After resistance from the audience during questioning, Mr. LaCroix reported, Mr. Hastings backpedaled, stating that his remarks applied only to “the largest public companies” or “special situations” where a board was required to act. (Mr. Hastings did not respond to requests made through Netflix for a comment.)

Such a sentiment is at odds with what corporate governance advocates and others suggest for boards. Today, boards are expected to be actively involved in supervising executives and participating in major decisions affecting the company. This represents a revolution from the 1970s, when the chief executive ruled, directors were often cronies of the chief and boards were extremely deferential.

Mr. Hastings’s attitude can be found elsewhere among Silicon Valley’s new elite. When Mr. Zuckerberg negotiated to acquire Instagram for $1 billion, he reportedly told his board only about 24 hours before the deal was approved, appearing to present it as a fait accompli.

Even if these boards did feel free to challenge these founders, they are tight and interlocking. Two of the directors of Netflix sit on the board of LinkedIn. Reid Hoffman, the chairman and co-founder of LinkedIn, sits on the board of Zynga, which has a director who is a partner of Kleiner Perkins Caufield & Byers and sits on the boards of Klout and Amazon.com. Mr. Hastings is joined on the board of Facebook by Marc Andreessen, one of the biggest deal makers in Silicon Valley who sits on the board of eBay. And so on.

These directors all work in the same environment, often invest in one another’s companies and have little incentive to challenge the chief executive because it will affect their own ability to serve as directors or participate in the next big thing in Silicon Valley.

Take Mr. Andreessen, who recently stated on the “Charlie Rose” show that the 28-year old Mr. Zuckerberg is one of the “best C.E.O.’s in the world.” Between Mr. Andreessen and Mr. Hastings, one has to wonder how active the Facebook board is.

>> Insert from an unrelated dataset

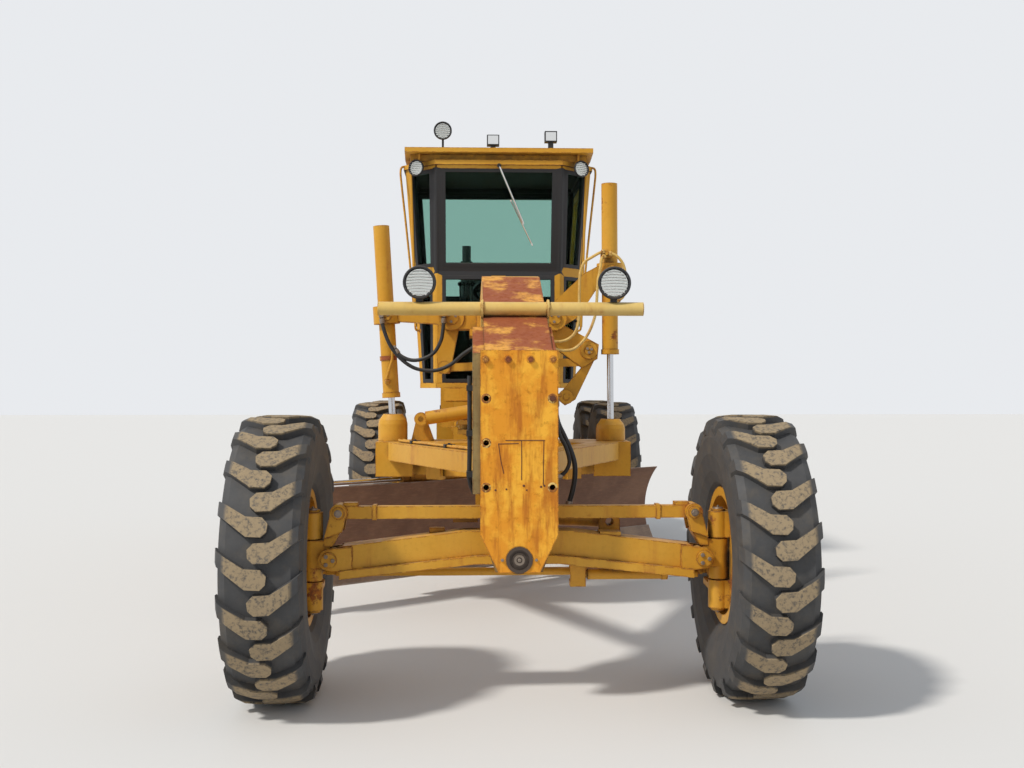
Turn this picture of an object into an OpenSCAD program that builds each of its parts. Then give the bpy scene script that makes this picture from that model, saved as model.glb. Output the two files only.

Another example of the incestuous Silicon Valley board comes from Mr. Hastings’s own board at Netflix. Its members include the co-founder of Zillow, a professional director who sits on the Google board, two directors for LinkedIn and partners of Technology Crossover Ventures and Redpoint Ventures, two big venture capital players. It is a rather clubby Silicon Valley board.

But this does not necessarily mean that these entrepreneurs are wrong. Maybe boards are overrated in Silicon Valley, where technology moves quickly, innovation is a must and decision-making must be fast and creative for a company to survive. Presumably, these companies give control to their founders and chief executives because they have to act decisively. And these founders built these companies into successes. Why should they be subject to collective decision-making and oversight by a board? After all, boards of financial institutions didn’t acquit themselves well during the financial crisis, and they were supposedly active, involved boards.

The counterargument is that a board willing to engage in vigorous debate prevents hubris and dumb decisions by chief executives. Mr. Hastings, for example, was heavily criticized for trying to split Netflix’s Internet and DVD movie businesses, a decision he reversed after the public outcry. And the number of so-called visionary chieftains who made incredibly bad decisions is legion.

A board can serve as a check on executives and prevent abuse. The conceit is that an actively involved board leads to better decision-making and outcomes, an idea heatedly debated in the world of corporate governance. An active board may be particularly important in these tightly controlled companies where ego may get the better of decision-making. Not everyone can be Steve Jobs.

These companies may lack shareholders or directors to check executive behavior, but they are also free from becoming takeover bait, another important check. An active merger market in the 1980s worked as a disciplining force — pushing managers to shape up if their companies were performing poorly, under threat of a takeover attempt. The days are gone when a company like RJR Nabisco could spend lavishly on executive perks without consequence from a passive board. But these technology companies are controlled by small groups of shareholders and are unlikely to become takeover targets.

So the new thing in Silicon Valley appears to be for public companies to be run as private ones without significant input from boards and shareholders. This leaves the wunderkinder of the Internet free to run their companies without interference. The question is whether this is merely a bubble in corporate governance or a trend that will spread to the rest of corporate America.